Last February, Niño de Elche published his latest work under the title Antología del cante flamenco heterodoxo,

produced with Refree and Pedro G. Romero, that proposes conceiving flamenco as a place where gestures can be released rather than a place where they can be repeated. Like a way of bringing back an intensity, or invoking it again.

I would like to begin by asking you about the title of your latest work, and the connections established between these terms when they appear together. I am especially intrigued by the connection between the rite (as a practice that appears as a repetitive formula) and the original (which I think refers to a non-canonical state).

It’s an aesthetic and conceptual game. As you suggest, recomposing and taking the usual formula for entitling anthologies to the extreme, we may establish that the very concepts we thought were understood and accepted start to produce internal tensions. Such tensions are used to open up spaces of confrontation and questioning that could lead us to reconsider the reasons for all these concepts and their real and symbolic meanings, as well as what could be understood as mockery. The notions that come closest to what we understand as flamenco practice are undoubtedly those of rites and heterodoxy; if we move them to the world of reality, the other concepts are arguable.

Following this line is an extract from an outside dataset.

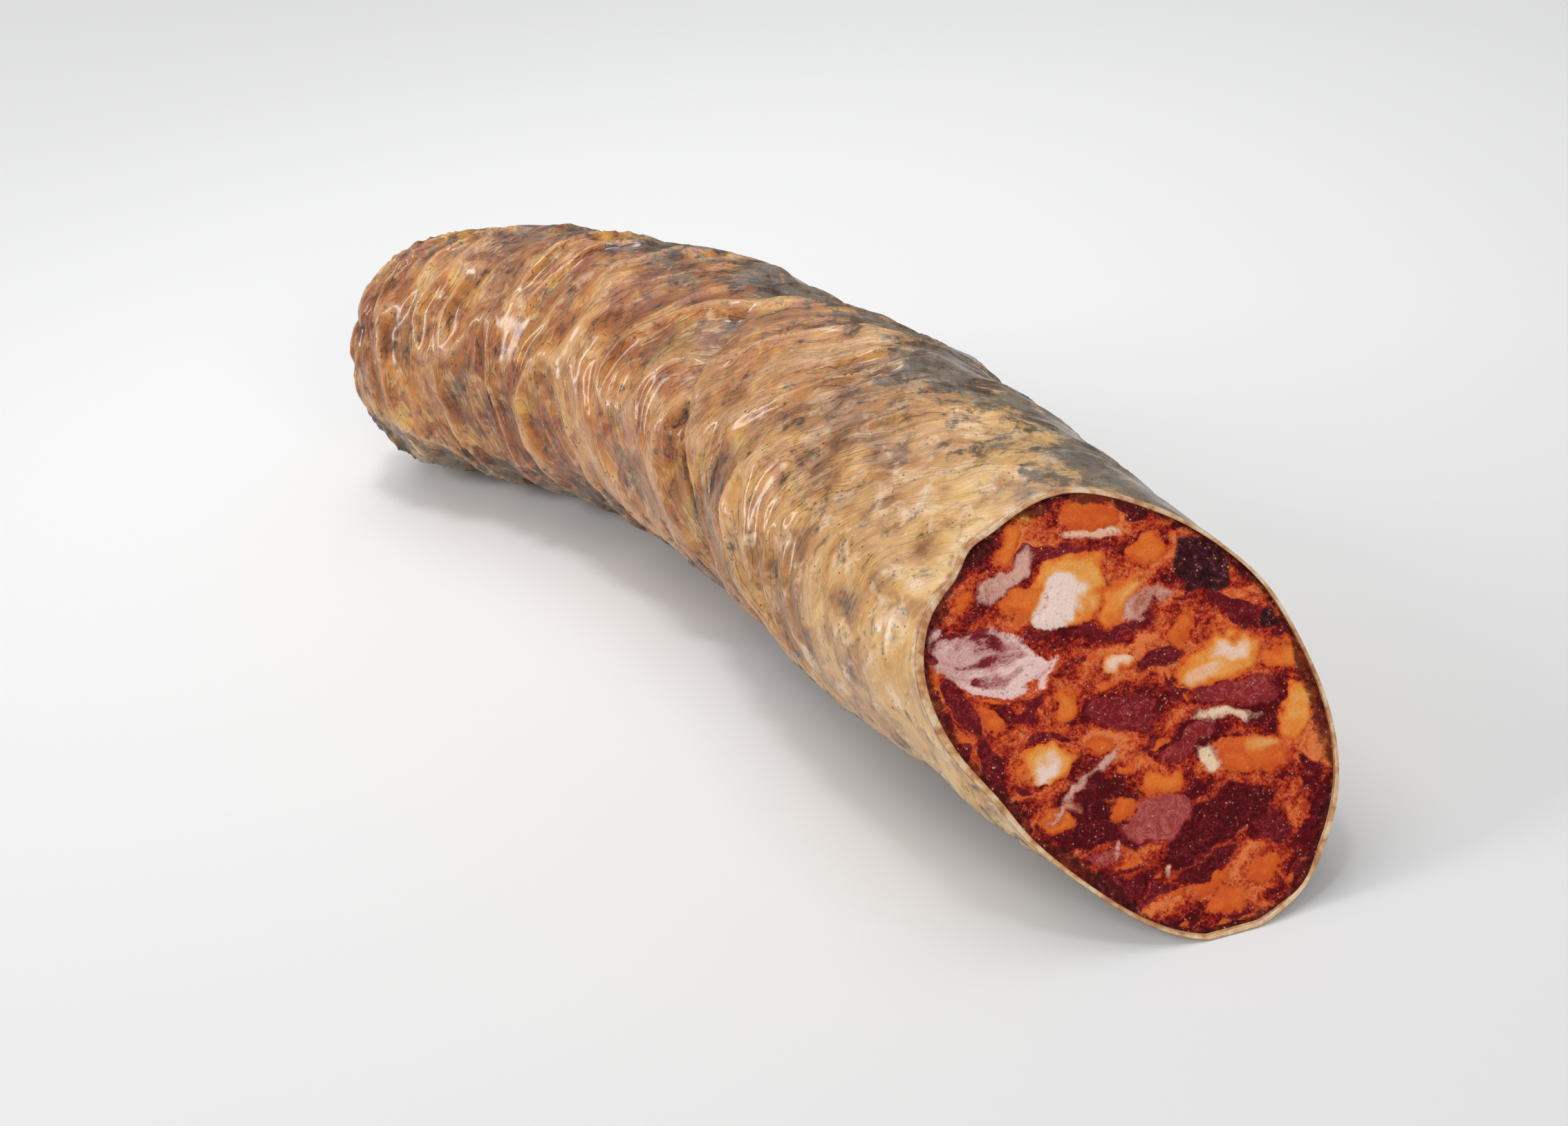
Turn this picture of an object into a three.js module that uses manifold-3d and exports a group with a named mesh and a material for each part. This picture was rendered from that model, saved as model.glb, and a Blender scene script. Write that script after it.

The text that accompanies the record describes orthodoxy – the canon – as the normative space that defines the margins of correctness. Outside of this space we only find the other, i.e., heterodoxy. So we have the paradox that the existence of this other is what allows us to define something as an orthodoxy. Do you both work with what is excluded, or rather with the limits that define one thing and the other? I ask in the plural as the work has been produced by a team, which I suppose is also heterodox in a world dominated by solitary attitudes and great figures.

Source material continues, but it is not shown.